Give again, word for word, each line from the top of the listing through the line that holds "return collars".
○ ○ ○ ○
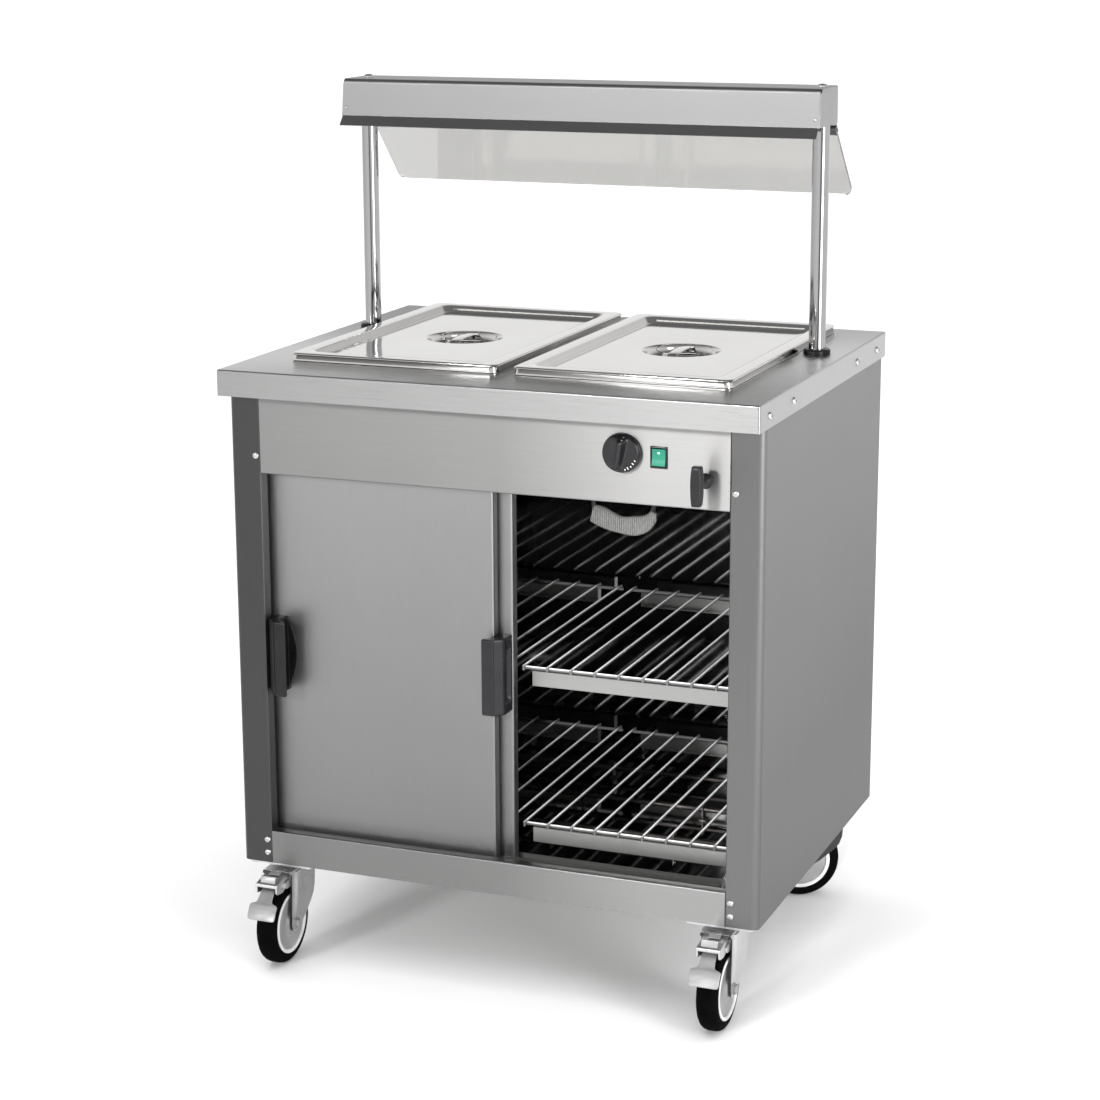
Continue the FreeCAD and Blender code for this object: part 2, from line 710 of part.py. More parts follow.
# ---- gantry -------------------------------------------------------------------------------------
def gantry_posts():
    tubes = []
    for x in (-post_x, post_x):
        outer = rod((x, post_y, worktop_height + 0.1), (x, post_y, hood_top - sheet - 0.1), post_radius)
        bore = rod((x, post_y, worktop_height), (x, post_y, hood_top), post_radius - post_wall)
        tubes.append(outer.cut(bore))
    return tubes


def post_collars():
    collars = []
    for x in (-post_x, post_x):
        ring = lathe([(0, post_radius + 0.1), (0, collar_radius), (collar_height - 2, collar_radius),
                      (collar_height, collar_radius - 2), (collar_height, post_radius + 0.1)],
                     (x, post_y, worktop_height + 0.1), "z")
        collars.append(ring)
    return collars


def gantry_hood():
    """Folded canopy: visor, front, top, back and an inward lip, open underneath."""
    half = sheet / 2
    front_low = hood_front - hood_lean
    points = [(front_low - visor_reach, hood_lower - visor_drop), (front_low, hood_lower),
              (hood_front + half, hood_top - half), (hood_back - half, hood_top - half),
              (hood_back + 1, hood_lower), (hood_back - hood_lip, hood_lower)]
    return bent_strip(points, [1.0, 6.0, 2.0, 1.0], "YZ", -hood_half_width, hood_half_width)


def hood_end_caps():
    """Plates that close the hood's two ends."""
    front_low = hood_front - hood_lean
    outline = [(front_low - 0.5, hood_lower), (hood_front + 0.2, hood_top - 7),
               (hood_front + 7, hood_top - 0.8), (hood_back - 0.3, hood_top - 0.8),
               (hood_back + 1.4, hood_lower)]
    cap = prism(outline, "YZ", hood_half_width + 0.1, hood_half_width + 1.3)
    return [cap, mirrored(cap)]


def gantry_reflector():
    """Polished trough above the lamps, hung from the hood's top."""
    points = [(56, 1250), (68, 1282), (104, 1282), (116, 1250)]
    trough = bent_strip(points, [3.0, 3.0], "YZ", -325, 325, 0.8)
    hangers = [block(x - 6, x + 6, 84, 90, 1282.4, hood_top - sheet - 0.1) for x in (-220, 220)]
    return fuse([trough] + hangers)


def quartz_lamps():
    """Two lamp tubes end to end, each with ceramic ends."""
    lamps = []
    for centre in (-160.0, 160.0):
        tube = rod((centre - 118, 86, 1264), (centre + 118, 86, 1264), 5.0)
        ends = [block(x - 11, x + 11, 79, 93, 1257, 1271) for x in (centre - 124, centre + 124)]
        clips = [block(x - 3, x + 3, 84, 88, 1271, 1281.5) for x in (centre - 124, centre + 124)]
        lamps.append(fuse([tube] + ends + clips))
    return lamps


def leaned(shape):
    """Lay a shape drawn along the glass's own axes at the glass's tilt."""
    return turned(shape, -glass_tilt, (0, glass_top_y, glass_top_z), (1, 0, 0))


def glass_screen():
    """Toughened pane with two rounded lower corners, drawn level and then tilted."""
    pane = block(-glass_half_width, glass_half_width, glass_top_y, glass_top_y + glass_length,
                 glass_top_z - glass_thickness, glass_top_z)
    corners = [edge for edge in pane.Edges
               if edge.BoundBox.YMin > glass_top_y + glass_length - 0.01
               and edge.BoundBox.ZLength > glass_thickness - 0.1]
    return leaned(pane.makeFillet(glass_corner, corners))


def glass_rail():
    """Channel that grips the pane's top edge, with a flange under the hood's lip."""
    half = glass_half_width + 1
    y0 = glass_top_y - 2.2
    lower, upper = glass_top_z - glass_thickness, glass_top_z
    grip = block(-half, half, y0, y0 + 14, lower - 1.8, upper + 1.8)
    slot = block(-half - 1, half + 1, glass_top_y - 0.2, y0 + 15, lower - 0.1, upper + 0.1)
    channel = leaned(grip.cut(slot))
    flange = block(-half, half, hood_back - hood_lip, hood_back + 5, hood_lower - sheet / 2 - 1.8,
                   hood_lower - sheet / 2 - 0.1)
    return fuse([channel, flange])


def fasteners():
    """Domed worktop bolts, panel screws, gantry nuts and castor plate bolts."""
    pieces = []
    lip_x = worktop_width / 2
    for side in (-1, 1):
        pieces += [dome_screw((side * lip_x, y, worktop_height - 21), "x", side, 5.5, 3.5)
                   for y in (-287.0, -172.0, 163.0, 279.0)]
        pieces += [dome_screw((side * (post_inner + screw_offset), body_front, z), "y", 1, 4.8, 2.4)
                   for z in (782.0, 193.0, 173.0)]
        pieces.append(dome_screw((side * post_x, post_y, hood_top), "z", 1, 8.0, 4.0))
        pieces.append(rod((side * post_x, post_y, worktop_height - 12),
                          (side * post_x, post_y, hood_top - sheet - 0.3), 4.0))
        pieces.append(rod((side * post_x, post_y, worktop_height - 12.2),
                          (side * post_x, post_y, worktop_height - sheet - 3.0), 7.5).cut(
            rod((side * post_x, post_y, worktop_height - 14), (side * post_x, post_y, worktop_height),
                4.1)))
        pieces.append(dome_screw((side * (hood_half_width - 6), hood_front - hood_lean + hood_screw_stand,
                                  hood_lower + 12), "y", 1, 2.6, 1.6))
    for x, y in castor_centres().values():
        for dx in (-1, 1):
            for dy in (-1, 1):
                head = (x + dx * (castor_plate_width / 2 - 10), y + dy * (castor_plate_depth / 2 - 10))
                pieces.append(dome_screw((head[0], head[1], body_bottom - 4.2), "z", -1, 6.5, 4.0))
    return pieces


# ---- castors, drawn with the swivel axis at the origin and the wheel trailing towards -Y ---------
def castor_plate():
    """Top plate and the fixed race of the swivel bearing."""
    plate = rounded_plate(-castor_plate_width / 2, castor_plate_width / 2, -castor_plate_depth / 2,
                          castor_plate_depth / 2, body_bottom - 4, body_bottom - 0.1, 8.0)
    race = lathe([(-5, 12), (-5, 29), (-3, 31), (0, 31), (0, 12)], (0, 0, body_bottom - 4), "z")
    return fuse([plate, race])


def brake_housing(crown_top):
    """Narrow channel that slopes down in front of the crown, with the release tab on top."""
    half, low = brake_half_width, 124.0
    root = -46.0
    roof = [(root, crown_top - 3), (root, crown_top - 0.5), (brake_front, 137.5), (brake_front, 135)]
    cheek = [(root, crown_top - 3), (brake_front, 136), (brake_front, low - 1), (root, low)]
    tab = [(-79, 137), (-87, 146.5), (-89, 145), (-82, 135.5)]
    cheeks = [prism(cheek, "YZ", x, x + brake_sheet) for x in (-half, half - brake_sheet)]
    return cheeks + [prism(roof, "YZ", -half, half), prism(tab, "YZ", -12, 12)]


def castor_fork(braked):
    """Crown, two pressed legs, the kingpin, and the axle; the front ones carry a brake housing."""
    crown_top = body_bottom - 9.5
    leg_outline = [(-58, crown_top), (24, crown_top), (22, 112), (12, 96), (-28, 56), (-36, 51.5),
                   (-46, 51.5), (-53, 57), (-55, 100)]
    legs = [prism(leg_outline, "YZ", x, x + 3) for x in (20, -23)]
    crown = rounded_plate(-23, 23, -60, 26, crown_top - 4, crown_top, 8.0)
    race = lathe([(0, 0), (0, 28), (-1, 30), (-4, 30), (-4, 0)], (0, 0, crown_top), "z")
    kingpin = rod((0, 0, crown_top - 3), (0, 0, body_bottom - 4.5), 11.5)
    pieces = legs + [crown, race, kingpin]
    extra = []
    if braked:
        pieces += brake_housing(crown_top)
        pin = brake_half_width - brake_sheet - 0.1
        extra.append(rod((-pin, pedal_pivot_y, pedal_pivot_z), (pin, pedal_pivot_y, pedal_pivot_z), 2.5))
    fork = fuse(pieces).cut(rod((-30, -castor_trail, wheel_radius), (30, -castor_trail, wheel_radius),
                                axle_radius + 0.1))
    shaft = rod((-23.5, -castor_trail, wheel_radius), (23.5, -castor_trail, wheel_radius), axle_radius)
    heads = [lathe([(0, 0), (0, 8.5), (side * 2, 8.5), (side * 5, 6), (side * 6, 0)],
                   (side * 23.1, -castor_trail, wheel_radius)) for side in (-1, 1)]
    return [fork, fuse([shaft] + heads)] + extra


def castor_wheel():
    """Wheel body: hub with its bore, a dished web and the rim that carries the tyre."""
    half = wheel_width / 2
    band = rim_radius - rim_band
    right = [(half, rim_radius), (half, band), (half - 3, band - 3), (half - 3, 15), (half + 2, 13),
             (half + 2, axle_radius + running_clearance)]
    left = [(-along, radius) for along, radius in reversed(right)]
    return lathe(left + right, (0, -castor_trail, wheel_radius))


def castor_tyre():
    """Rubber tread with rounded shoulders, seated on the rim."""
    half = wheel_width / 2 - 0.2
    shoulder = 8.0
    steps = 6
    crown = []
    for k in range(steps + 1):
        angle = math.pi / 2 * k / steps
        crown.append((-half + shoulder * (1 - math.cos(angle)),
                      wheel_radius - shoulder * (1 - math.sin(angle))))
    mirror_side = [(-along, radius) for along, radius in reversed(crown)]
    outline = [(-half, rim_radius + 0.05)] + crown + mirror_side + [(half, rim_radius + 0.05)]
    return lathe(outline, (0, -castor_trail, wheel_radius))


def brake_pedal():
    """Pressed pedal: a hub on the pivot pin, a neck and a wide tread in front of the tyre."""
    hub_half = brake_half_width - brake_sheet - 1
    pivot = (pedal_pivot_y, pedal_pivot_z)
    hub = rod((-hub_half, *pivot), (hub_half, *pivot), 4.6)
    neck = bent_strip([(pedal_pivot_y - 2, pedal_pivot_z), (-84, 127.5), (-102, 108)], [3.0], "YZ",
                      -11, 11, brake_sheet)
    tread = bent_strip([(-98.5, 112.5), (-106, 103), pedal_tip], [5.0], "YZ", -pedal_half_width,
                       pedal_half_width, brake_sheet)
    bore = rod((-hub_half - 1, *pivot), (hub_half + 1, *pivot), 2.5 + running_clearance)
    return fuse([hub, neck, tread]).cut(bore)


# ---- build --------------------------------------------------------------------------------------
def main():
    os.makedirs("parts", exist_ok=True)
    node("side_panel_right", side_panel())
    node("side_panel_left", mirrored(side_panel()))
    node("back_panel", back_panel())
    node("base_pan", base_pan())
    node("fascia", fascia())
    node("plinth", plinth())
    node("inner_liner", *inner_liner())
    node("insulation", *insulation())
    node("worktop", worktop())
    node("well_tank", well_tank())
    node("divider_bar", divider_bar())
    for side, sign in (("left", -1), ("right", 1)):
        node("pan_" + side, pan(sign * pan_centre_x))
        node("lid_" + side, lid(sign * pan_centre_x), lid_handle(sign * pan_centre_x))
    node("drain_pipe", *drain_pipe())
    node("drain_valve", drain_valve())
    node("drain_lever", drain_lever())
    node("well_element", well_element())
    node("well_conduit", well_conduit())
    node("base_element", *base_element())
    node("thermostat", *thermostat())
    node("control_knob", control_knob())
    node("switch_body", switch_body())
    node("rocker", rocker())
    node("cable_gland", cable_gland())
    node("door_track_bottom", door_track(track_floor, track_lip, track_end, body_bottom + sheet + 0.2))
    node("door_track_top", door_track(track_roof, track_roof_lip, liner_half_width - 1, track_roof))
    node("door_left", *door(front_door_right, front_door_face))
    node("door_right", *door(rear_door_right, rear_door_face))
    node("door_handle_left", door_handle(-352.0, front_door_face, -1))
    node("door_handle_right", door_handle(rear_door_right - 1.5, rear_door_face, 1))
    supports = [shelf_support(level) for level in shelf_levels.values()]
    node("shelf_supports", *supports, *[mirrored(support) for support in supports])
    for name, level in shelf_levels.items():
        first = rack_offset + rack_gap / 2
        node("rack_" + name + "_right", wire_rack(first, shelf_pitch, level))
        node("rack_" + name + "_left", wire_rack(first - rack_gap, -shelf_pitch, level))
    node("gantry_posts", *gantry_posts())
    node("post_collars", *post_collars())
    node("gantry_hood", gantry_hood(), *hood_end_caps())
    node("gantry_reflector", gantry_reflector())
    node("quartz_lamps", *quartz_lamps())
    node("glass_screen", glass_screen())
    node("glass_rail", glass_rail())
    node("fasteners", *fasteners())
    plates = []
    for corner, (x, y) in castor_centres().items():
        braked = corner.startswith("front")
        angle = castor_angles[corner]

        def placed(shape):
            return moved(turned(shape, angle, (0, 0, 0), (0, 0, 1)), x, y)

        plates.append(moved(castor_plate(), x, y))
        node("castor_fork_" + corner, *[placed(piece) for piece in castor_fork(braked)])
        node("castor_wheel_" + corner, placed(castor_wheel()))
        node("castor_tyre_" + corner, placed(castor_tyre()))
        if braked:
            node("brake_pedal_" + corner, placed(brake_pedal()))
    node("castor_plates", *plates)
    save_nodes()


main()
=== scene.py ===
import json
import math

import bmesh
import bpy
from mathutils import Matrix, Vector


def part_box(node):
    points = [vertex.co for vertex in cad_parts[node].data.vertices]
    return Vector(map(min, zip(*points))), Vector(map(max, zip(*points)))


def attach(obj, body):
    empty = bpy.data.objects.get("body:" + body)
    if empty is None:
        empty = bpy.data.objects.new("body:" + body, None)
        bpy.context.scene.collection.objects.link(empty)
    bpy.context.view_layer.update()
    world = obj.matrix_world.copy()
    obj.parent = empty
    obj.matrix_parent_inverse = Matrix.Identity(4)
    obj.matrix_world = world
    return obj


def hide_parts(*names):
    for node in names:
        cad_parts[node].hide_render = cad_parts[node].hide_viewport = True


# Looks of the food holding cabinet. Lengths are metres in the row frame: +X right, +Y back, +Z up.
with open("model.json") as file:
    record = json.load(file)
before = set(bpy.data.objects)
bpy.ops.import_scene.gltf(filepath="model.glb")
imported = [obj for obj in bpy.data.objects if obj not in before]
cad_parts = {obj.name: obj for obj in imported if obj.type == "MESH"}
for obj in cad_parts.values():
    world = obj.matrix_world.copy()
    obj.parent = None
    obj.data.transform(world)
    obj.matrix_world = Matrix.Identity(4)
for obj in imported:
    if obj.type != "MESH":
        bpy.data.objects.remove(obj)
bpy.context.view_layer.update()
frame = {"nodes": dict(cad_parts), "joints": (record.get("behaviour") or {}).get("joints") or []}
nodes = frame["nodes"]

CORNERS = ("front_left", "front_right", "rear_left", "rear_right")


# ---- materials ----------------------------------------------------------------------------------
def new_material(name):
    """A material with an empty Principled shader; returns the material, its tree and its shader."""
    material = bpy.data.materials.new(name)
    material.use_nodes = True
    tree = material.node_tree
    return material, tree, tree.nodes["Principled BSDF"]


def coordinates(tree, scale=(1.0, 1.0, 1.0)):
    """Object coordinates, which are row-frame metres here, stretched by a scale on each axis."""
    source = tree.nodes.new("ShaderNodeTexCoord")
    mapping = tree.nodes.new("ShaderNodeMapping")
    mapping.inputs["Scale"].default_value = scale
    tree.links.new(source.outputs["Object"], mapping.inputs["Vector"])
    return mapping.outputs["Vector"]


def surface_normal(tree):
    """The normal in the object's own axes, so that painted shade turns with its piece."""
    return tree.nodes.new("ShaderNodeTexCoord").outputs["Normal"]


def part_of(tree, vector, axis):
    """One coordinate of a vector socket."""
    node = tree.nodes.new("ShaderNodeSeparateXYZ")
    tree.links.new(vector, node.inputs["Vector"])
    return node.outputs[axis]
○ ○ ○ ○
§ **PROBLEM SOLUTION**:
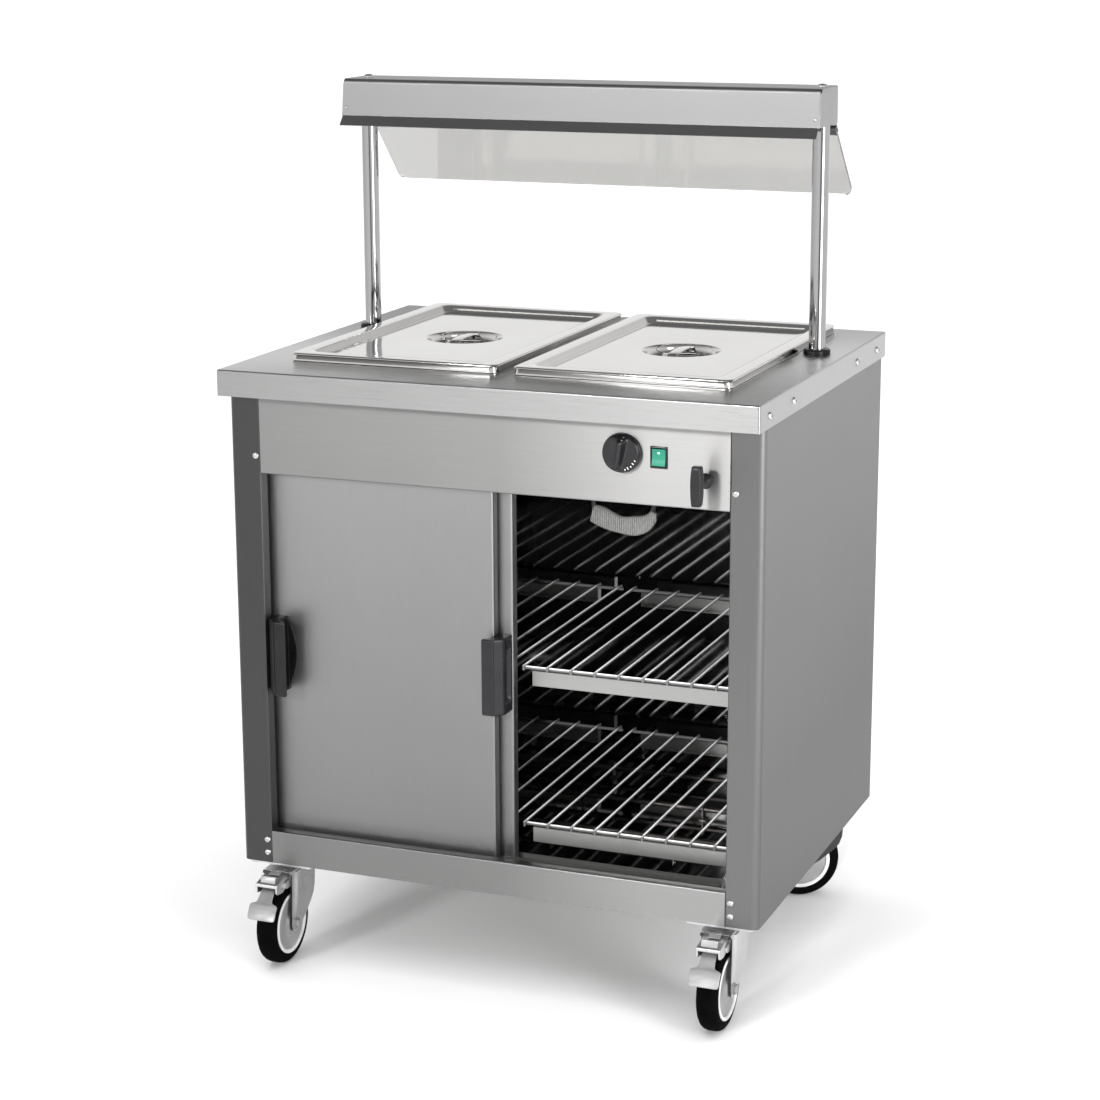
Continue the FreeCAD and Blender code for this object: part 2, from line 710 of part.py. More parts follow.
# ---- gantry -------------------------------------------------------------------------------------
def gantry_posts():
    tubes = []
    for x in (-post_x, post_x):
        outer = rod((x, post_y, worktop_height + 0.1), (x, post_y, hood_top - sheet - 0.1), post_radius)
        bore = rod((x, post_y, worktop_height), (x, post_y, hood_top), post_radius - post_wall)
        tubes.append(outer.cut(bore))
    return tubes


def post_collars():
    collars = []
    for x in (-post_x, post_x):
        ring = lathe([(0, post_radius + 0.1), (0, collar_radius), (collar_height - 2, collar_radius),
                      (collar_height, collar_radius - 2), (collar_height, post_radius + 0.1)],
                     (x, post_y, worktop_height + 0.1), "z")
        collars.append(ring)
    return collars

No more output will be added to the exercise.